**Prompt:**
Please print the full listing exactly.

**Source excerpt:**
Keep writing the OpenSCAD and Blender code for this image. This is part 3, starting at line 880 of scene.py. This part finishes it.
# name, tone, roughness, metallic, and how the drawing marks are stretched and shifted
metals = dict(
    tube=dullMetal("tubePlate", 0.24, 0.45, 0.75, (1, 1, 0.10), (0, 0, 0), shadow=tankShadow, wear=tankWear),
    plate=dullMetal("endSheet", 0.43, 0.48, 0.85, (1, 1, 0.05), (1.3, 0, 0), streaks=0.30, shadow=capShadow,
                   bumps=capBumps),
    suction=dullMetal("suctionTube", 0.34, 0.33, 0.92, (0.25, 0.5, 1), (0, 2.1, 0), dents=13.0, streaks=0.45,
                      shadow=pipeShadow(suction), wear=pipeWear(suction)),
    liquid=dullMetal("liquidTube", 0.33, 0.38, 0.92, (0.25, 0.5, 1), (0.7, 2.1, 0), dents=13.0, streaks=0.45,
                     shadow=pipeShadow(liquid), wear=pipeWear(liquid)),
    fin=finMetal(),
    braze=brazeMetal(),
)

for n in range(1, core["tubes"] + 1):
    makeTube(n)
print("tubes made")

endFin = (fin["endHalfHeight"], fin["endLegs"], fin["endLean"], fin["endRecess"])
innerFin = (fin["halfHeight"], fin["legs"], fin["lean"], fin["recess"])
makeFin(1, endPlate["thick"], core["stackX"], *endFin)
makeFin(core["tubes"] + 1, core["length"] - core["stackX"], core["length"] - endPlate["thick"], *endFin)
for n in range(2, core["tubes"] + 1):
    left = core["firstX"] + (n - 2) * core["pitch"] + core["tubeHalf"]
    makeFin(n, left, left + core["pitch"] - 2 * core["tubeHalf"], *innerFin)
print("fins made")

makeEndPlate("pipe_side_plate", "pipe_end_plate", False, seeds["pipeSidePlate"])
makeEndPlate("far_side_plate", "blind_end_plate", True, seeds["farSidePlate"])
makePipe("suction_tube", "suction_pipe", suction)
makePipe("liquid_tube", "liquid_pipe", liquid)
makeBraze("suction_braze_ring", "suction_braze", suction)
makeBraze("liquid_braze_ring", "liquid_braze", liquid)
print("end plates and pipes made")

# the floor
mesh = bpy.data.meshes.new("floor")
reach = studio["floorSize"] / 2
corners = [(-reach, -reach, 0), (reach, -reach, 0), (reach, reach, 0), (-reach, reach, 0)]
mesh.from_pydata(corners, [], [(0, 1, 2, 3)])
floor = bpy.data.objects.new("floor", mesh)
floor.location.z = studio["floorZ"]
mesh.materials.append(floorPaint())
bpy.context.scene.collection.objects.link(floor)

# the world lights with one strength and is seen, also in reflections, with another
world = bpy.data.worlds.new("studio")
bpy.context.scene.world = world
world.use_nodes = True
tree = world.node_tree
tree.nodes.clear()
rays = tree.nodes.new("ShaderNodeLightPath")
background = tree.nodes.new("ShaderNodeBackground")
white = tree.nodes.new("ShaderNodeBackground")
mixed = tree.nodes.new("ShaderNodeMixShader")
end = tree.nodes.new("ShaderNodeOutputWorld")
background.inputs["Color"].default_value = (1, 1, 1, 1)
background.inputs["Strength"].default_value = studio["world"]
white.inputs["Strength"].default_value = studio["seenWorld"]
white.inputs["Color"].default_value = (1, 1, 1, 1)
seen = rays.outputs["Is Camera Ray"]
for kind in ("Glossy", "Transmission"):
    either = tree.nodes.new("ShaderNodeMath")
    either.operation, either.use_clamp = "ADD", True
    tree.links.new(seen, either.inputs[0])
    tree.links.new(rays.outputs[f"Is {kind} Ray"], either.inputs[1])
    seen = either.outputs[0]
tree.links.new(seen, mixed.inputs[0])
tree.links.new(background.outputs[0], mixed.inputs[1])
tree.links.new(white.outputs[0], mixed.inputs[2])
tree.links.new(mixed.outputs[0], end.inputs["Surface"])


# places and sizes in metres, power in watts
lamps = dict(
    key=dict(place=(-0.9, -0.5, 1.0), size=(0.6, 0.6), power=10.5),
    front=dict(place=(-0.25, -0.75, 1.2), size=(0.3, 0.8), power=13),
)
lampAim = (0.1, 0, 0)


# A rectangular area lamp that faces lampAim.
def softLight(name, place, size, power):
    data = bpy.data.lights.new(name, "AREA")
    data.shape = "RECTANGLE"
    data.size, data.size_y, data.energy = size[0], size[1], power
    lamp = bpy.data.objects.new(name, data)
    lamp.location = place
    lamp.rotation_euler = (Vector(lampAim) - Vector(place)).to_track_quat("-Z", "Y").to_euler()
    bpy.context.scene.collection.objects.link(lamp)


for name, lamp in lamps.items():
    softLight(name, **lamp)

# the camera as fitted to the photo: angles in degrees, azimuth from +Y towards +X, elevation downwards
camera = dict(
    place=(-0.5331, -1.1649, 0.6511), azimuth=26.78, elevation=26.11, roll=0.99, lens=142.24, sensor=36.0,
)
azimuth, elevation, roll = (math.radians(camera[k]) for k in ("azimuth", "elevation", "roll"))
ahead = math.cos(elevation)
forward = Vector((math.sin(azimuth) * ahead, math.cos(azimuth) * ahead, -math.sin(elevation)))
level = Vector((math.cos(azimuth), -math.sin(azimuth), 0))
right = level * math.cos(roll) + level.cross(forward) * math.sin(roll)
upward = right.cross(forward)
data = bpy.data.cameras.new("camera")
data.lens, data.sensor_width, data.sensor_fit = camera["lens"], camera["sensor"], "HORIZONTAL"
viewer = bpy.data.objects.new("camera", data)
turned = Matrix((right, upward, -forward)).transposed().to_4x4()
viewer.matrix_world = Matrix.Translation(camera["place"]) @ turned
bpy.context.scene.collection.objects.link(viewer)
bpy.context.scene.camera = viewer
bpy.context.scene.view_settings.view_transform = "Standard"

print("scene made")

**Expected answer:**
Keep writing the OpenSCAD and Blender code for this image. This is part 3, starting at line 880 of scene.py. This part finishes it.
# name, tone, roughness, metallic, and how the drawing marks are stretched and shifted
metals = dict(
    tube=dullMetal("tubePlate", 0.24, 0.45, 0.75, (1, 1, 0.10), (0, 0, 0), shadow=tankShadow, wear=tankWear),
    plate=dullMetal("endSheet", 0.43, 0.48, 0.85, (1, 1, 0.05), (1.3, 0, 0), streaks=0.30, shadow=capShadow,
                   bumps=capBumps),
    suction=dullMetal("suctionTube", 0.34, 0.33, 0.92, (0.25, 0.5, 1), (0, 2.1, 0), dents=13.0, streaks=0.45,
                      shadow=pipeShadow(suction), wear=pipeWear(suction)),
    liquid=dullMetal("liquidTube", 0.33, 0.38, 0.92, (0.25, 0.5, 1), (0.7, 2.1, 0), dents=13.0, streaks=0.45,
                     shadow=pipeShadow(liquid), wear=pipeWear(liquid)),
    fin=finMetal(),
    braze=brazeMetal(),
)

for n in range(1, core["tubes"] + 1):
    makeTube(n)
print("tubes made")

endFin = (fin["endHalfHeight"], fin["endLegs"], fin["endLean"], fin["endRecess"])
innerFin = (fin["halfHeight"], fin["legs"], fin["lean"], fin["recess"])
makeFin(1, endPlate["thick"], core["stackX"], *endFin)
makeFin(core["tubes"] + 1, core["length"] - core["stackX"], core["length"] - endPlate["thick"], *endFin)
for n in range(2, core["tubes"] + 1):
    left = core["firstX"] + (n - 2) * core["pitch"] + core["tubeHalf"]
    makeFin(n, left, left + core["pitch"] - 2 * core["tubeHalf"], *innerFin)
print("fins made")

makeEndPlate("pipe_side_plate", "pipe_end_plate", False, seeds["pipeSidePlate"])
makeEndPlate("far_side_plate", "blind_end_plate", True, seeds["farSidePlate"])
makePipe("suction_tube", "suction_pipe", suction)
makePipe("liquid_tube", "liquid_pipe", liquid)
makeBraze("suction_braze_ring", "suction_braze", suction)
makeBraze("liquid_braze_ring", "liquid_braze", liquid)
print("end plates and pipes made")

# the floor
mesh = bpy.data.meshes.new("floor")
reach = studio["floorSize"] / 2
corners = [(-reach, -reach, 0), (reach, -reach, 0), (reach, reach, 0), (-reach, reach, 0)]
mesh.from_pydata(corners, [], [(0, 1, 2, 3)])
floor = bpy.data.objects.new("floor", mesh)
floor.location.z = studio["floorZ"]
mesh.materials.append(floorPaint())
bpy.context.scene.collection.objects.link(floor)

# the world lights with one strength and is seen, also in reflections, with another
world = bpy.data.worlds.new("studio")
bpy.context.scene.world = world
world.use_nodes = True
tree = world.node_tree
tree.nodes.clear()
rays = tree.nodes.new("ShaderNodeLightPath")
background = tree.nodes.new("ShaderNodeBackground")
white = tree.nodes.new("ShaderNodeBackground")
mixed = tree.nodes.new("ShaderNodeMixShader")
end = tree.nodes.new("ShaderNodeOutputWorld")
background.inputs["Color"].default_value = (1, 1, 1, 1)
background.inputs["Strength"].default_value = studio["world"]
white.inputs["Strength"].default_value = studio["seenWorld"]
white.inputs["Color"].default_value = (1, 1, 1, 1)
seen = rays.outputs["Is Camera Ray"]
for kind in ("Glossy", "Transmission"):
    either = tree.nodes.new("ShaderNodeMath")
    either.operation, either.use_clamp = "ADD", True
    tree.links.new(seen, either.inputs[0])
    tree.links.new(rays.outputs[f"Is {kind} Ray"], either.inputs[1])
    seen = either.outputs[0]
tree.links.new(seen, mixed.inputs[0])
tree.links.new(background.outputs[0], mixed.inputs[1])
tree.links.new(white.outputs[0], mixed.inputs[2])
tree.links.new(mixed.outputs[0], end.inputs["Surface"])


# places and sizes in metres, power in watts
lamps = dict(
    key=dict(place=(-0.9, -0.5, 1.0), size=(0.6, 0.6), power=10.5),
    front=dict(place=(-0.25, -0.75, 1.2), size=(0.3, 0.8), power=13),
)
lampAim = (0.1, 0, 0)


# A rectangular area lamp that faces lampAim.
def softLight(name, place, size, power):
    data = bpy.data.lights.new(name, "AREA")
    data.shape = "RECTANGLE"
    data.size, data.size_y, data.energy = size[0], size[1], power
    lamp = bpy.data.objects.new(name, data)
    lamp.location = place
    lamp.rotation_euler = (Vector(lampAim) - Vector(place)).to_track_quat("-Z", "Y").to_euler()
    bpy.context.scene.collection.objects.link(lamp)


for name, lamp in lamps.items():
    softLight(name, **lamp)

# the camera as fitted to the photo: angles in degrees, azimuth from +Y towards +X, elevation downwards
camera = dict(
    place=(-0.5331, -1.1649, 0.6511), azimuth=26.78, elevation=26.11, roll=0.99, lens=142.24, sensor=36.0,
)
azimuth, elevation, roll = (math.radians(camera[k]) for k in ("azimuth", "elevation", "roll"))
ahead = math.cos(elevation)
forward = Vector((math.sin(azimuth) * ahead, math.cos(azimuth) * ahead, -math.sin(elevation)))
level = Vector((math.cos(azimuth), -math.sin(azimuth), 0))
right = level * math.cos(roll) + level.cross(forward) * math.sin(roll)
upward = right.cross(forward)
data = bpy.data.cameras.new("camera")
data.lens, data.sensor_width, data.sensor_fit = camera["lens"], camera["sensor"], "HORIZONTAL"
viewer = bpy.data.objects.new("camera", data)
turned = Matrix((right, upward, -forward)).transposed().to_4x4()
viewer.matrix_world = Matrix.Translation(camera["place"]) @ turned
bpy.context.scene.collection.objects.link(viewer)
bpy.context.scene.camera = viewer
bpy.context.scene.view_settings.view_transform = "Standard"

print("scene made")